# WHAT IS BEING ASKED:
Every record should be written out exactly, please.
── RECORDS FOR THE EXERCISE ──
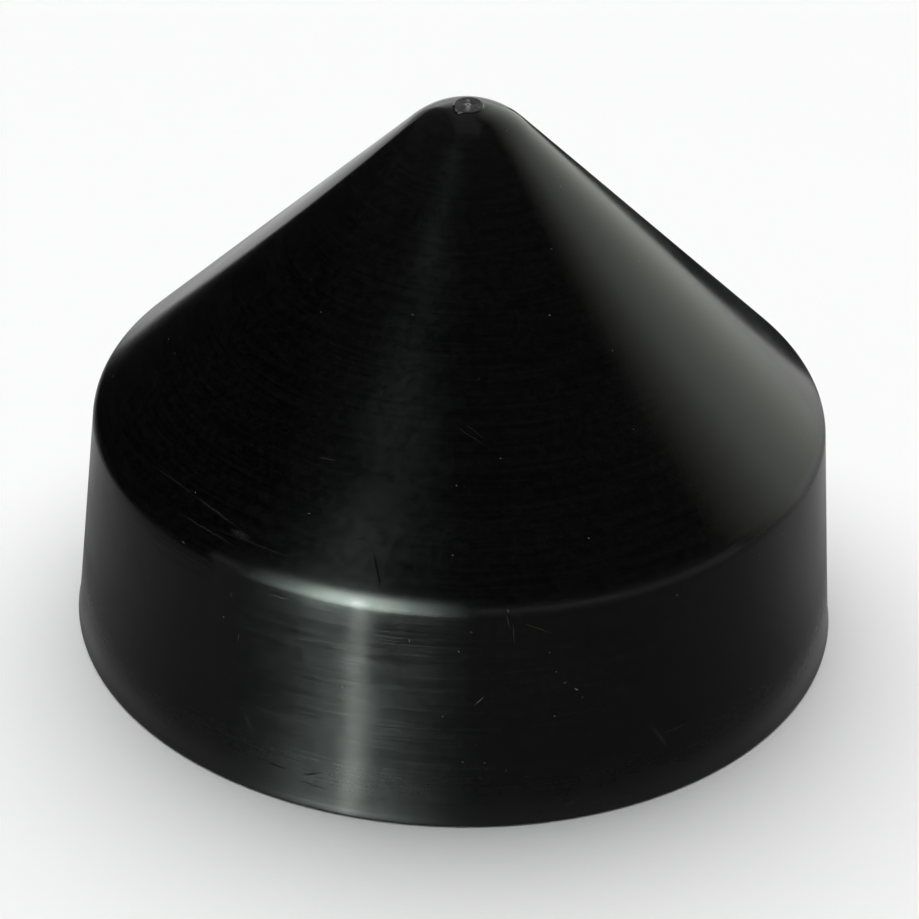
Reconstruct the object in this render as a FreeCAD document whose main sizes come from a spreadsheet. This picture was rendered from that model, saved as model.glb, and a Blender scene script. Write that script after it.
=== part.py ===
import FreeCAD, Part
import math
import os

import Sketcher

# Conical cap for the top of a round pile: one thin moulded shell, open below.
# The cone sheds water, and the tapered skirt slips over the pile's cut end.
# Lengths are millimetres and angles are degrees.
# The origin is the centre of the mouth, on the plane that the rim stands on, and +Z is up.
# The seen side, where the filling stub is cut lowest, faces -Y.

# Driving sizes, each written once: alias, value and what it measures
SIZES = [
    ("wall", 3.0, "thickness of the shell, the same all over"),
    ("seat_radius", 127.0, "inside radius at the top of the skirt, for a 10 inch pile"),
    ("socket_depth", 80.0, "height of that place above the rim"),
    ("skirt_draft", 5.0, "lean of the skirt from upright, so that it leaves its mould"),
    ("cone_slope", 45.0, "slope of the cone from level"),
    ("shoulder_inner_radius", 6.5, "inside curve between skirt and cone"),
    ("tip_inner_radius", 27.0, "inside curve of the rounded tip"),
    ("lip_height", 3.5, "height of the faint flare along the rim"),
    ("lip_lean", 12.0, "lean of that flare from upright"),
    ("rim_edge_radius", 0.8, "rounding of the rim's outer edge"),
    ("lead_in", 0.8, "chamfer inside the mouth, which guides the pile in"),
    ("stub_radius", 4.8, "radius of the cut filling stub on the tip, at its cut"),
    ("stub_height", 0.25, "height of the middle of the slanting cut above the tip"),
    ("stub_draft", 4.0, "lean of the stub's side from upright"),
    ("stub_foot_radius", 0.7, "curve where the stub grows out of the tip"),
    ("cut_lean", 6.0, "slope of the cut, down towards the front"),
    ("nub_radius", 0.75, "top of the torn nub in the middle of the cut"),
    ("nub_height", 0.5, "how far the nub stands above the middle of the cut"),
    ("nub_lean", 35.0, "lean of the nub's side from upright"),
    ("pit_radius", 0.35, "mouth of the shrinkage pit in the nub"),
    ("pit_depth", 0.5, "depth of that pit"),
]

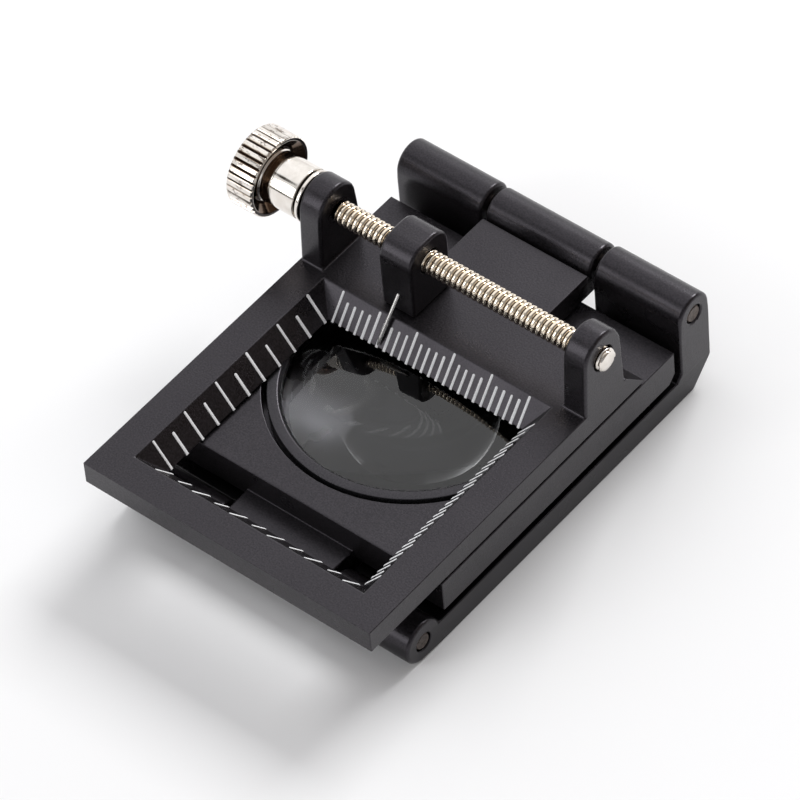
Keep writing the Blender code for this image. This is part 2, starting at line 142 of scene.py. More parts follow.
# Masks of the materials, in millimetres: each pair is where the mask is 0 and where it is 1.
# Radii are from the screw's axis.
GRAIN_ABOVE_Z = (3.3, 3.5)
THREAD_WITHIN_R = (1.55, 1.5)
THREAD_FROM_X = (-17.1, -17.0)
THREAD_TO_X = (SIDE_X / MM + 0.1, SIDE_X / MM)
# The roots, the dish and the grooves below take painted shade; the rim takes the dark specks.
ROOT_WITHIN_R = ((THREAD_ROOT_R + 0.2 * MM) / MM, (THREAD_ROOT_R + 0.04 * MM) / MM)
DISH_FROM_R = (3.2, 3.25)
DISH_WITHIN_R = (4.34, 4.28)
DISH_FROM_X = (-26.0, -25.9)
RIM_FROM_R = (4.34, 4.4)
RIM_FROM_X = (-27.65, -27.55)
RIM_TO_X = (-24.25, -24.35)
GROOVE_WITHIN_R = (4.66, 4.54)

# The dark specks on the knurl: noise levels where they start and are full, and their strength.
SPECK_LEVELS = (0.56, 0.62)
SPECK_STRENGTH = 0.7
THREAD_TINT = (0.9, 0.8, 0.66)

# The share of the half pitch at which the thread's flank reaches its full height.
CREST_FROM = 0.75

# The colour sockets of a Mix node.
MIX_FIRST = 6
MIX_SECOND = 7
MIX_RESULT = 2

# The camera.
CAMERA_PLACE = Vector((0.3022, -0.3116, 0.5111))
CAMERA_RIGHT = Vector((0.7739, 0.6302, -0.0634))
CAMERA_UP = Vector((-0.4435, 0.6106, 0.6561))
CAMERA_LENS_MM = 288.6
CAMERA_SENSOR_MM = 36.0
CAMERA_CLIP = (0.01, 20.0)

# The surroundings: a direction, the cosines where the patch starts and is full, and its radiance.
WORLD_PLAIN = (0.72, 0.72, 0.73)
WORLD_PATCHES = (
    ((-0.9, 0.1, 0.4), 0.2, 0.7, (0.9, 0.9, 0.91)),
    ((-0.45, 0.47, 0.76), 0.4, 0.95, (1.14, 1.14, 1.15)),
    ((0.8, -0.5, 0.3), 0.1, 0.6, (0.34, 0.34, 0.35)),
    ((0.86, 0.45, 0.2), 0.55, 0.92, (0.24, 0.2, 0.17)),
    ((-0.45, -0.43, 0.78), 0.993, 0.998, (0.02, 0.015, 0.01)),
    ((-0.45, -0.89, 0.08), 0.993, 0.998, (0.02, 0.015, 0.01)),
)
# The area lights: a name, the direction they stand in, distance, width, height and radiance.
SOFTBOXES = (
    ("back_softbox", (-0.05, 0.76, 0.64), 0.95, 0.48, 0.36, 11.0),
    ("front_softbox", (-0.43, -0.80, 0.42), 0.8, 0.2, 0.5, 2.9),
)
LIGHTS_AIM = Vector((0.0, 0.005, 0.012))
FLOOR_HALF = 3.0


# ---------------------------------------------------------------- materials

def mixed(tree, level, first, second):
    """Blends from first, a colour or a node's output, to the plain colour second."""
    node = tree.nodes.new("ShaderNodeMix")
    node.data_type = "RGBA"
    if isinstance(first, bpy.types.NodeSocket):
        tree.links.new(first, node.inputs[MIX_FIRST])
    else:
        node.inputs[MIX_FIRST].default_value = (*first, 1.0)
    node.inputs[MIX_SECOND].default_value = (*second, 1.0)
    tree.links.new(level, node.inputs["Factor"])
    return node.outputs[MIX_RESULT]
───
# CORRECT OUTPUT:
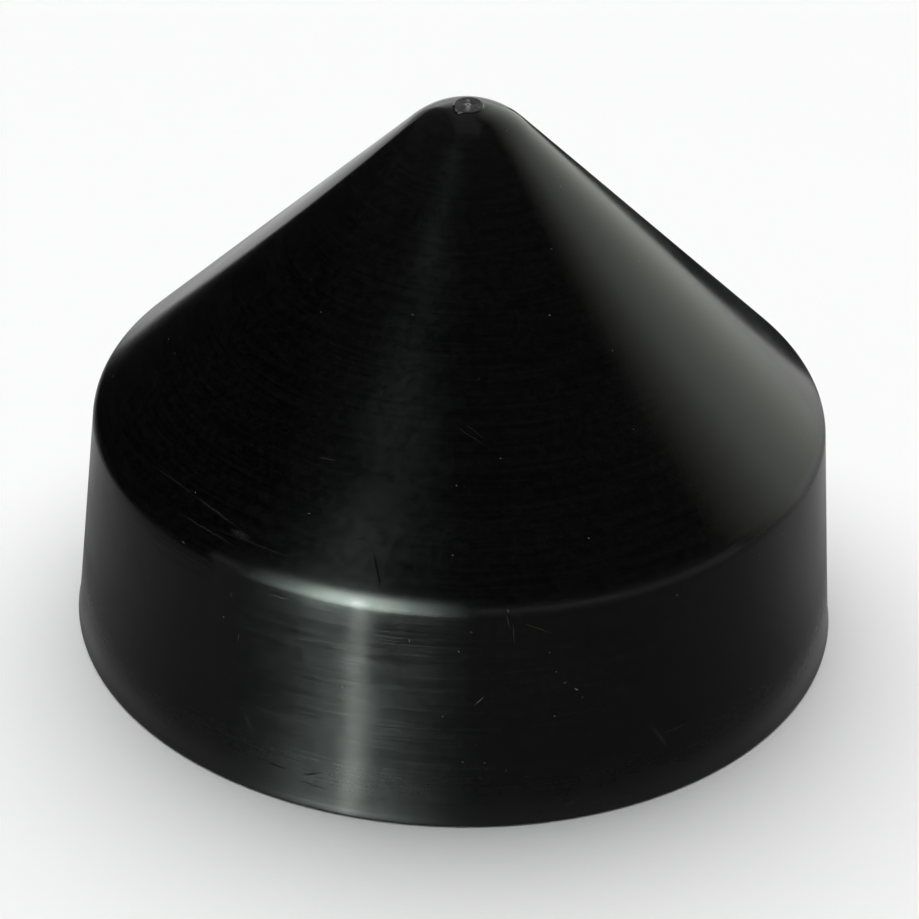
Reconstruct the object in this render as a FreeCAD document whose main sizes come from a spreadsheet. This picture was rendered from that model, saved as model.glb, and a Blender scene script. Write that script after it.
=== part.py ===
import FreeCAD, Part
import math
import os

import Sketcher

# Conical cap for the top of a round pile: one thin moulded shell, open below.
# The cone sheds water, and the tapered skirt slips over the pile's cut end.
# Lengths are millimetres and angles are degrees.
# The origin is the centre of the mouth, on the plane that the rim stands on, and +Z is up.
# The seen side, where the filling stub is cut lowest, faces -Y.

# Driving sizes, each written once: alias, value and what it measures
SIZES = [
    ("wall", 3.0, "thickness of the shell, the same all over"),
    ("seat_radius", 127.0, "inside radius at the top of the skirt, for a 10 inch pile"),
    ("socket_depth", 80.0, "height of that place above the rim"),
    ("skirt_draft", 5.0, "lean of the skirt from upright, so that it leaves its mould"),
    ("cone_slope", 45.0, "slope of the cone from level"),
    ("shoulder_inner_radius", 6.5, "inside curve between skirt and cone"),
    ("tip_inner_radius", 27.0, "inside curve of the rounded tip"),
    ("lip_height", 3.5, "height of the faint flare along the rim"),
    ("lip_lean", 12.0, "lean of that flare from upright"),
    ("rim_edge_radius", 0.8, "rounding of the rim's outer edge"),
    ("lead_in", 0.8, "chamfer inside the mouth, which guides the pile in"),
    ("stub_radius", 4.8, "radius of the cut filling stub on the tip, at its cut"),
    ("stub_height", 0.25, "height of the middle of the slanting cut above the tip"),
    ("stub_draft", 4.0, "lean of the stub's side from upright"),
    ("stub_foot_radius", 0.7, "curve where the stub grows out of the tip"),
    ("cut_lean", 6.0, "slope of the cut, down towards the front"),
    ("nub_radius", 0.75, "top of the torn nub in the middle of the cut"),
    ("nub_height", 0.5, "how far the nub stands above the middle of the cut"),
    ("nub_lean", 35.0, "lean of the nub's side from upright"),
    ("pit_radius", 0.35, "mouth of the shrinkage pit in the nub"),
    ("pit_depth", 0.5, "depth of that pit"),
]

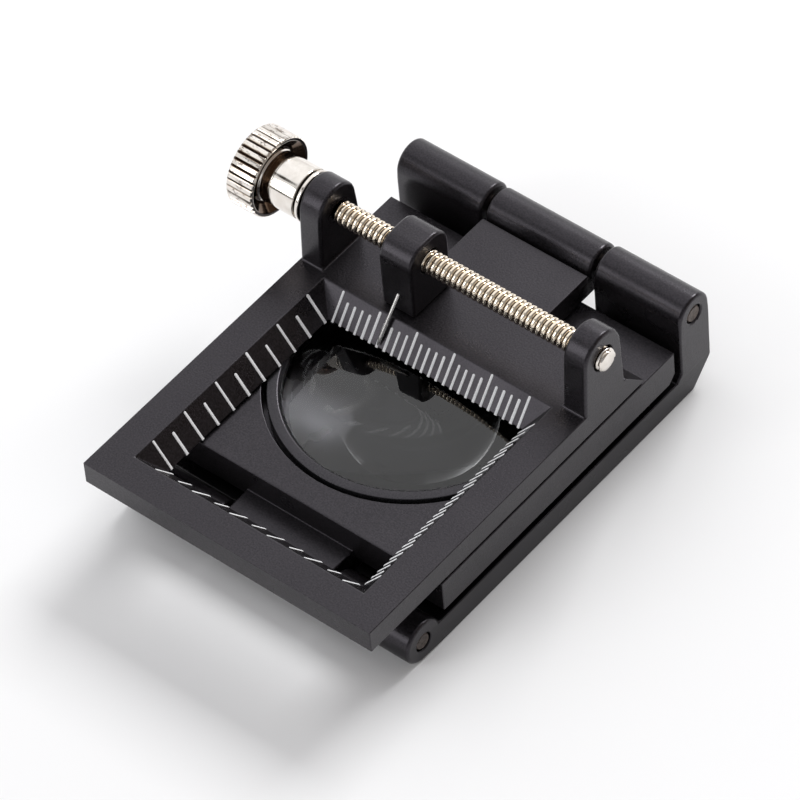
Keep writing the Blender code for this image. This is part 2, starting at line 142 of scene.py. More parts follow.
# Masks of the materials, in millimetres: each pair is where the mask is 0 and where it is 1.
# Radii are from the screw's axis.
GRAIN_ABOVE_Z = (3.3, 3.5)
THREAD_WITHIN_R = (1.55, 1.5)
THREAD_FROM_X = (-17.1, -17.0)
THREAD_TO_X = (SIDE_X / MM + 0.1, SIDE_X / MM)
# The roots, the dish and the grooves below take painted shade; the rim takes the dark specks.
ROOT_WITHIN_R = ((THREAD_ROOT_R + 0.2 * MM) / MM, (THREAD_ROOT_R + 0.04 * MM) / MM)
DISH_FROM_R = (3.2, 3.25)
DISH_WITHIN_R = (4.34, 4.28)
DISH_FROM_X = (-26.0, -25.9)
RIM_FROM_R = (4.34, 4.4)
RIM_FROM_X = (-27.65, -27.55)
RIM_TO_X = (-24.25, -24.35)
GROOVE_WITHIN_R = (4.66, 4.54)

# The dark specks on the knurl: noise levels where they start and are full, and their strength.
SPECK_LEVELS = (0.56, 0.62)
SPECK_STRENGTH = 0.7
THREAD_TINT = (0.9, 0.8, 0.66)

# The share of the half pitch at which the thread's flank reaches its full height.
CREST_FROM = 0.75

# The colour sockets of a Mix node.
MIX_FIRST = 6
MIX_SECOND = 7
MIX_RESULT = 2

# The camera.
CAMERA_PLACE = Vector((0.3022, -0.3116, 0.5111))
CAMERA_RIGHT = Vector((0.7739, 0.6302, -0.0634))
CAMERA_UP = Vector((-0.4435, 0.6106, 0.6561))
CAMERA_LENS_MM = 288.6
CAMERA_SENSOR_MM = 36.0
CAMERA_CLIP = (0.01, 20.0)

# The surroundings: a direction, the cosines where the patch starts and is full, and its radiance.
WORLD_PLAIN = (0.72, 0.72, 0.73)
WORLD_PATCHES = (
    ((-0.9, 0.1, 0.4), 0.2, 0.7, (0.9, 0.9, 0.91)),
    ((-0.45, 0.47, 0.76), 0.4, 0.95, (1.14, 1.14, 1.15)),
    ((0.8, -0.5, 0.3), 0.1, 0.6, (0.34, 0.34, 0.35)),
    ((0.86, 0.45, 0.2), 0.55, 0.92, (0.24, 0.2, 0.17)),
    ((-0.45, -0.43, 0.78), 0.993, 0.998, (0.02, 0.015, 0.01)),
    ((-0.45, -0.89, 0.08), 0.993, 0.998, (0.02, 0.015, 0.01)),
)
# The area lights: a name, the direction they stand in, distance, width, height and radiance.
SOFTBOXES = (
    ("back_softbox", (-0.05, 0.76, 0.64), 0.95, 0.48, 0.36, 11.0),
    ("front_softbox", (-0.43, -0.80, 0.42), 0.8, 0.2, 0.5, 2.9),
)
LIGHTS_AIM = Vector((0.0, 0.005, 0.012))
FLOOR_HALF = 3.0


# ---------------------------------------------------------------- materials

def mixed(tree, level, first, second):
    """Blends from first, a colour or a node's output, to the plain colour second."""
    node = tree.nodes.new("ShaderNodeMix")
    node.data_type = "RGBA"
    if isinstance(first, bpy.types.NodeSocket):
        tree.links.new(first, node.inputs[MIX_FIRST])
    else:
        node.inputs[MIX_FIRST].default_value = (*first, 1.0)
    node.inputs[MIX_SECOND].default_value = (*second, 1.0)
    tree.links.new(level, node.inputs["Factor"])
    return node.outputs[MIX_RESULT]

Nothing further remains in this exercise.